Cuando atravesé la puerta de Santa Ana supe que no todo lo que imaginaba era cierto pero que tampoco todo era falso. Conocí gente de extraordinaria bondad, comprometida con el Evangelio, que dedica su vida a hacer el bien. Pero, no puedo negarlo, también sentí algo feo, un dejo de ese algo podrido que olfateaba Marcelo en la Dinamarca de Hamlet. Había una paz sepulcral apenas turbada por un bullicio burocrático, autos de alta gama poblaban el parking, se veía cada tanto una monja limpiando los parabrisas de los rodados o mozos llevando guantes blancos sutilmente forzados a una actitud servil. El rostro de algunos prelados evocaba en mi imaginación conspiraciones y traiciones cerniéndose sobre nuestro Santo Padre, tan ajeno a la cultura de la intriga, el lujo y el servilismo.

Por esos días me tocó participar de un seminario en la Pontificia Academia de Ciencias. El interés por el pensamiento social latinoamericano era intenso y creí, tal vez con cierta arrogancia, que mi presencia podría ser útil. Acepté entonces la invitación de Marcelo Sánchez Sorondo, un compatriota que oficia de canciller en dicha institución. En esa ocasión, el cardenal Peter Turkson me invitó a conocer el Consejo Pontificio de Justicia y Paz. Venido de otros sures, de otras periferias, este obispo africano se interesó vivamente en la experiencia de los movimientos populares y me presentó a su secretario checo-canadiense, un hombre delgado, calvo y de una sonrisa fresca que desde el primer momento me produjo una instintiva simpatía.

Czerny hablaba perfecto español por su experiencia en El Salvador, tierra de mártires y martirios, que conoció en los años de plome y sangre, poco después de la masacre de la UCA, poco antes de internarse en el África a luchar contra el SIDA. A partir de ese momento, construimos una amistad y un vínculo de colaboración fraterna que posibilitó el desarrollo del Encuentro Mundial de Movimientos Populares. El padre Michael fue un traductor indispensable entre el lenguaje, la gestualidad, las prácticas de las organizaciones populares y las estructuras eclesiales que parecía demasiado lejano. Sin abandonar nunca su identidad ni adoptar modismos paternalistas, nuestro querido padrecito facilitó inmensamente un diálogo indispensable.

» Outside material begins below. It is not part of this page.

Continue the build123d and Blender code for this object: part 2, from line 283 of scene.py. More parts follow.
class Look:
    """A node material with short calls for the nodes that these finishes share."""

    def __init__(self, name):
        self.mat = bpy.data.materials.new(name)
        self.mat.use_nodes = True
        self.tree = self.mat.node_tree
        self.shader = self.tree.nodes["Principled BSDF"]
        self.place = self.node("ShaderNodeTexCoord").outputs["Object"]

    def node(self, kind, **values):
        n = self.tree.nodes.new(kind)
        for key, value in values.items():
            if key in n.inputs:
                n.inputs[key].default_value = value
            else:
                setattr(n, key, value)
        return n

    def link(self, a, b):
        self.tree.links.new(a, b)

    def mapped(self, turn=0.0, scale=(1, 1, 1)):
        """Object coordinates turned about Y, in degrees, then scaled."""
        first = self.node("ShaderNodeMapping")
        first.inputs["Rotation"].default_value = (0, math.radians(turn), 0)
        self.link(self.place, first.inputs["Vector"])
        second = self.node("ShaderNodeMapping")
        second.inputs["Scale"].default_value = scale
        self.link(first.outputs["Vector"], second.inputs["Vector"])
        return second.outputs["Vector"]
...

El padre Czerny supo siempre combinar humor y seriedad, humildad y dignidad, el respeto por las instituciones eclesiales y una sana dosis de irreverencia, guiado siempre por el amor a los pobres, su lealtad filial al magisterio del papa Francisco y la valoración de sus organizaciones comunitarias ajena a toda idealización e idologismo. En ese rol de traductor, respetuoso de las ideas de los distintos siempre en busca de los puntos de comunión, nos indicó que debíamos buscar un lema que representara con claridad lo que cada familia humilde quería para sus hijos. Esa comprensión de la cultura popular, sus naturaleza poliédrica, compuesta de particularidades y universalidades, permitió un dialogo fecundo que se cristalizó en el emblema de las 3-T, tres banderas de esperanza que hoy sintetizan las luchas de millones de excluidos en todo el mundo: tierra-techo-trabajo.

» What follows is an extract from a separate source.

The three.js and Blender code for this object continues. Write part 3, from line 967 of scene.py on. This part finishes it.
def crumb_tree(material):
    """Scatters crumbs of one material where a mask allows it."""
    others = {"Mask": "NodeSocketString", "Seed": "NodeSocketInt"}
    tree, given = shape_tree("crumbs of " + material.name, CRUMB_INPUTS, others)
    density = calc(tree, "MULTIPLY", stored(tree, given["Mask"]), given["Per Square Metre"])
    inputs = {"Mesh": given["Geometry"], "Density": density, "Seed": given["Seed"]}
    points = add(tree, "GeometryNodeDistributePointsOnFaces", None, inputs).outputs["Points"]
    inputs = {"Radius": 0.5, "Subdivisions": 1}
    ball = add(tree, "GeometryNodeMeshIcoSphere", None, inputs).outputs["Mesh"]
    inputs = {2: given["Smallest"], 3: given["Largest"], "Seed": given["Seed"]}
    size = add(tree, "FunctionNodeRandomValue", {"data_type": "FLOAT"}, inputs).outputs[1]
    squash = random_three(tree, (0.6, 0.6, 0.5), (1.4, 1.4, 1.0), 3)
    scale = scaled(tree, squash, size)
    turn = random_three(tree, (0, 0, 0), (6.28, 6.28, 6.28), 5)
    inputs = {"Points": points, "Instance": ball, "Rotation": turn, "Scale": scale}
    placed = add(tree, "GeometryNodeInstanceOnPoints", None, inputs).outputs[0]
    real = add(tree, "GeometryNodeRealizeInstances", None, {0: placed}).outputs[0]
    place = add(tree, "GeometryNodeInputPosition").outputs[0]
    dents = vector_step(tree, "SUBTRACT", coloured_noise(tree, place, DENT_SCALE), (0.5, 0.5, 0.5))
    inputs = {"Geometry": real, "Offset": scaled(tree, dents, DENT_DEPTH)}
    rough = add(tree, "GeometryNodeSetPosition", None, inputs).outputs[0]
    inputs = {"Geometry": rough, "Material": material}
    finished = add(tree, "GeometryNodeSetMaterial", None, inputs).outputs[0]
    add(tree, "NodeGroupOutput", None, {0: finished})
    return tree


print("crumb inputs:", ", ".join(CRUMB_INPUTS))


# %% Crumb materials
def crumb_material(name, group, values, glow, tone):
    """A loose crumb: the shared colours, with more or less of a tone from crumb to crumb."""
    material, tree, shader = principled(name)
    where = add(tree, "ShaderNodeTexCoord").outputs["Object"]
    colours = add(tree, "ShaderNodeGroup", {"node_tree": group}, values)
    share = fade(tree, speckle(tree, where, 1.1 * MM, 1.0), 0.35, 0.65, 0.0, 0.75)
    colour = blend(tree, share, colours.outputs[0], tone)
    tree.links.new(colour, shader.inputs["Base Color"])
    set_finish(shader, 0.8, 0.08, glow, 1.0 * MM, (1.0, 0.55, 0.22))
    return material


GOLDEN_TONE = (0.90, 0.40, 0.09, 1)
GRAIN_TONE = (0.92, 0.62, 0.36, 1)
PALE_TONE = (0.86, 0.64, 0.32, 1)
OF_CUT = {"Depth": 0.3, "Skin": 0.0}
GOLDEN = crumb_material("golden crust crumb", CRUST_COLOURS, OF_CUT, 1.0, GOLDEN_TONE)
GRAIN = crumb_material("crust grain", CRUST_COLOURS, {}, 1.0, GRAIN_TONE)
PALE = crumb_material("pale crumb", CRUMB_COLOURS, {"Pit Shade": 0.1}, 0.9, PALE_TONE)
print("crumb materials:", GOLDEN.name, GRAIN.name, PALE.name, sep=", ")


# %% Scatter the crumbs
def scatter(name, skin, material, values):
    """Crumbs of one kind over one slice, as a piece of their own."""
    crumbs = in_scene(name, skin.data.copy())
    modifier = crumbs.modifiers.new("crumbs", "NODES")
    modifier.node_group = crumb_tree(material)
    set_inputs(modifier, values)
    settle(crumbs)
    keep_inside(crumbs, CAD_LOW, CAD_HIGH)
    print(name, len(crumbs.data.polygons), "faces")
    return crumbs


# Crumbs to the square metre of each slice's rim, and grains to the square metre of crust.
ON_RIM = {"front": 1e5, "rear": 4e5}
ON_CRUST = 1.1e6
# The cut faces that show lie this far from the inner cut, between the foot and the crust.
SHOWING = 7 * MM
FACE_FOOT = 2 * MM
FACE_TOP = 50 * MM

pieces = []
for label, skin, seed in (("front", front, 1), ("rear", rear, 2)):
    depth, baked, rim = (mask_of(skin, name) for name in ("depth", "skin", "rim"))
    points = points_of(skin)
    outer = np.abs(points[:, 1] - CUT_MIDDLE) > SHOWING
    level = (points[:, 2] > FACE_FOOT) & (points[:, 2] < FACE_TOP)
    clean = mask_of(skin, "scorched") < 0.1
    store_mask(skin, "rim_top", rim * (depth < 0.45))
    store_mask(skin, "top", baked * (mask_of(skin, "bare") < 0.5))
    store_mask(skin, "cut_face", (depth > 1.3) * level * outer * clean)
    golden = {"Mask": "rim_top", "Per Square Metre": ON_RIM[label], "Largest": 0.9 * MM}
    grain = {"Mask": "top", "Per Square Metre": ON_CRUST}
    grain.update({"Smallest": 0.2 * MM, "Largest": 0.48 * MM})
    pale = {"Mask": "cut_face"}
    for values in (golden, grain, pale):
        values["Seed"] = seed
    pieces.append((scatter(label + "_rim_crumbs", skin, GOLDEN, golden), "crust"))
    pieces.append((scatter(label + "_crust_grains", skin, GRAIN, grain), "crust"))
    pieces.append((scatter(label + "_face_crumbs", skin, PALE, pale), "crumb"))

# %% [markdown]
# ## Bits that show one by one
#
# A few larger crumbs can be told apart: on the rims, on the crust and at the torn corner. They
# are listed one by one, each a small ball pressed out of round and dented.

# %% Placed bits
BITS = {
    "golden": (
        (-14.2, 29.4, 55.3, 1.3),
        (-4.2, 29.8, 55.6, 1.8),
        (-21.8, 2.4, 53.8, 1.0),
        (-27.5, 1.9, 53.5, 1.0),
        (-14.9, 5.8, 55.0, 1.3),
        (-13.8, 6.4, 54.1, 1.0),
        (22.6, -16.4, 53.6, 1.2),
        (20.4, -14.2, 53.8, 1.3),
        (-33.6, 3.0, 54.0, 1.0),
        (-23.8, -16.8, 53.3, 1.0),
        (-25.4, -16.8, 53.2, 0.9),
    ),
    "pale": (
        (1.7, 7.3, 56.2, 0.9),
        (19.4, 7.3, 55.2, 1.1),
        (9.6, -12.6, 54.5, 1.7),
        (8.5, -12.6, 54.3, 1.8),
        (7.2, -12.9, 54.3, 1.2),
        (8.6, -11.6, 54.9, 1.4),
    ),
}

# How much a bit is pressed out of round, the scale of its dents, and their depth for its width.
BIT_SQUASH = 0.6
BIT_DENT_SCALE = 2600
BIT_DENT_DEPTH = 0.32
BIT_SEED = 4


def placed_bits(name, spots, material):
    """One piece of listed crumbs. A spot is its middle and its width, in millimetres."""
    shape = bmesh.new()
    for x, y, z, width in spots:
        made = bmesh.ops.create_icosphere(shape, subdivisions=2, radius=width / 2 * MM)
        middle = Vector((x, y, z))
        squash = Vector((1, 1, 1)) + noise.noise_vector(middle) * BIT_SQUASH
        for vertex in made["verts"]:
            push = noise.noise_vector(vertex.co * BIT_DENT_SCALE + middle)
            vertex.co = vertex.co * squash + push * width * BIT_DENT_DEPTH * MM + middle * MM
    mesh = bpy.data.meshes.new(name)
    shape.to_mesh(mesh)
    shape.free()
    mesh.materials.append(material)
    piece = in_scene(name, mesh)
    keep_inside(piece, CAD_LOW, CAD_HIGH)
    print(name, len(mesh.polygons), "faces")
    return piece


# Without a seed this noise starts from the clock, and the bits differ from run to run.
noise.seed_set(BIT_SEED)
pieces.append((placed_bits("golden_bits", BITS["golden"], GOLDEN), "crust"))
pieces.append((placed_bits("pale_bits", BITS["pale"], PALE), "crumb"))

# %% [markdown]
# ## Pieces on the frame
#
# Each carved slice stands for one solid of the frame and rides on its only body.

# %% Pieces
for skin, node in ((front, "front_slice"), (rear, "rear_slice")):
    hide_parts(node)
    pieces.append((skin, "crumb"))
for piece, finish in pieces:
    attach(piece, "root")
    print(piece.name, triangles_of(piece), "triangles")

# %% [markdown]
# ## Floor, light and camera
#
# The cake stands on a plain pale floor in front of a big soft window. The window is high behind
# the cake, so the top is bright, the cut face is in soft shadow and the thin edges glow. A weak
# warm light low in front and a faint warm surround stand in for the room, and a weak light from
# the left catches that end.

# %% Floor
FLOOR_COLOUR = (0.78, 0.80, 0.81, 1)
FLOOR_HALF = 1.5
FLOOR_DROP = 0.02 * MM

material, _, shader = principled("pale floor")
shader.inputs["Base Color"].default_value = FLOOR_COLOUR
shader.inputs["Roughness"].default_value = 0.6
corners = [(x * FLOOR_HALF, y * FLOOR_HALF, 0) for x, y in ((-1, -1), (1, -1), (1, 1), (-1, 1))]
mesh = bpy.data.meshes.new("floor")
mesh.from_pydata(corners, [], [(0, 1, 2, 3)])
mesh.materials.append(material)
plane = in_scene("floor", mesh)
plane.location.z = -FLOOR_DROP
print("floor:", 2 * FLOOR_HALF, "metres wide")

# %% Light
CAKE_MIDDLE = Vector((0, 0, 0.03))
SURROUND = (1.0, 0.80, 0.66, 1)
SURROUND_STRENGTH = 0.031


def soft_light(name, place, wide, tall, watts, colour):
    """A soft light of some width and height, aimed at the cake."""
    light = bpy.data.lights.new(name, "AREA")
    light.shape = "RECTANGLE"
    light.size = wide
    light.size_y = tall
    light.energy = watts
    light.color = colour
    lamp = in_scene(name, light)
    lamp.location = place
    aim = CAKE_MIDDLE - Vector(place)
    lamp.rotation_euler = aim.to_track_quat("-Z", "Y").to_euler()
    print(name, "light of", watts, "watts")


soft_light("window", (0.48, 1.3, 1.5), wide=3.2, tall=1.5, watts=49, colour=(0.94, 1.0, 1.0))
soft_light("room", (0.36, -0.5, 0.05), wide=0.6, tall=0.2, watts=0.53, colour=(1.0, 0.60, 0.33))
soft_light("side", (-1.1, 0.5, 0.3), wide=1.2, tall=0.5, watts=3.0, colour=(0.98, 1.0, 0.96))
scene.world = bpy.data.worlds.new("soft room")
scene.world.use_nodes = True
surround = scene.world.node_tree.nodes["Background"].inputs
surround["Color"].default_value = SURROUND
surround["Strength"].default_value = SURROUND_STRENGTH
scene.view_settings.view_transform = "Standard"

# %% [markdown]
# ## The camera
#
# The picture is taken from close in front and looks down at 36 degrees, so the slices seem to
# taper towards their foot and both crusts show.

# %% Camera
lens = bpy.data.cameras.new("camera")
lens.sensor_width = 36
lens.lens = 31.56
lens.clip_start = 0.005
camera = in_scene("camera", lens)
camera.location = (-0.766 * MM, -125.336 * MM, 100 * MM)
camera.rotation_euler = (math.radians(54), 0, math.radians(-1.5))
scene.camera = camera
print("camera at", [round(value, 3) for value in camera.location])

Hace unas semanas, recibimos con sorpresa y alegría que había sido ordenado cardenal por el papa Francisco. El padre Czerny recibió la noticia en un encuentro latinoamericano por la Amazonía, en una escuela de los campesinos sin tierra brasileños, rodeado de agricultores, indígenas, trabajadores precarios, militantes barriales. Estaba, providencialmente, junto a los descartados del sistema idolátrico que denuncia el papa Francisco, las víctimas de la tiranía del dinero, los que llevan las marcas de la crisis socioambiental en el rostro, la esperanza de una vida nueva en el corazón y la carga de cambiar todo lo que debe ser cambiado en sus manos curtidas.

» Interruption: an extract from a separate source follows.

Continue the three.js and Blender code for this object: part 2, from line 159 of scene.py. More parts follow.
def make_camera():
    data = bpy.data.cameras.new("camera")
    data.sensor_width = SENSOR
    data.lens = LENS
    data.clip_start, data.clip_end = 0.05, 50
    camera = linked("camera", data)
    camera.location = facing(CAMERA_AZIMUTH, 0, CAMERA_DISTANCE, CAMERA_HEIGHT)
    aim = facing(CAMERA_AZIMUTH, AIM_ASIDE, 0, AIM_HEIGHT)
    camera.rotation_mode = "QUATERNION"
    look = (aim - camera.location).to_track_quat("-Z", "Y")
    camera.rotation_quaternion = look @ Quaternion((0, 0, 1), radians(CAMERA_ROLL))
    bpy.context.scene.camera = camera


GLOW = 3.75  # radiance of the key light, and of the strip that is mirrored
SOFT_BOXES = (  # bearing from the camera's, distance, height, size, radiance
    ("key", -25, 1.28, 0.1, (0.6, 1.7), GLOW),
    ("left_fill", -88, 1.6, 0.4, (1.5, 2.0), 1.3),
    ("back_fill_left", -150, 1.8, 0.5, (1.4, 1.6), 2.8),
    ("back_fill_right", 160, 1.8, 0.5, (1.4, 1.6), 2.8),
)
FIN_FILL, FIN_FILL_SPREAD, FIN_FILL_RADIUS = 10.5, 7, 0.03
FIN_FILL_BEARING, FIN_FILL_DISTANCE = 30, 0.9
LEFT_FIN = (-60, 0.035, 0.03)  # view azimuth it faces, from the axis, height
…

La vida y Francisco nos dieron la oportunidad de compartir con este gran hombre, hoy cardenal, alegrías, esperanzas y esfuerzos. Para mi, particularmente, es un gran compañero, solidario y consolador siempre que las cosas no salen del todo bien. Espero que Dios le guarde sus muchas virtudes y robustezca esa capacidad suya de preparar los caminos con esmero y responsabilidad para luego, cuando la suerte está echada, dejar serenamente todo en manos de Él. Tengo plena confianza en que será un fiel compañero del siervo de los siervos de Dios en su misión, sobre todo en los momentos duros, un hermano para enfrentar los obstáculos, peligros y pruebas más difíciles que aparezcan en su camino.

Le dejo a Michael, en esta carta, un abrazo fraterno y el inmenso cariño que supo ganarse.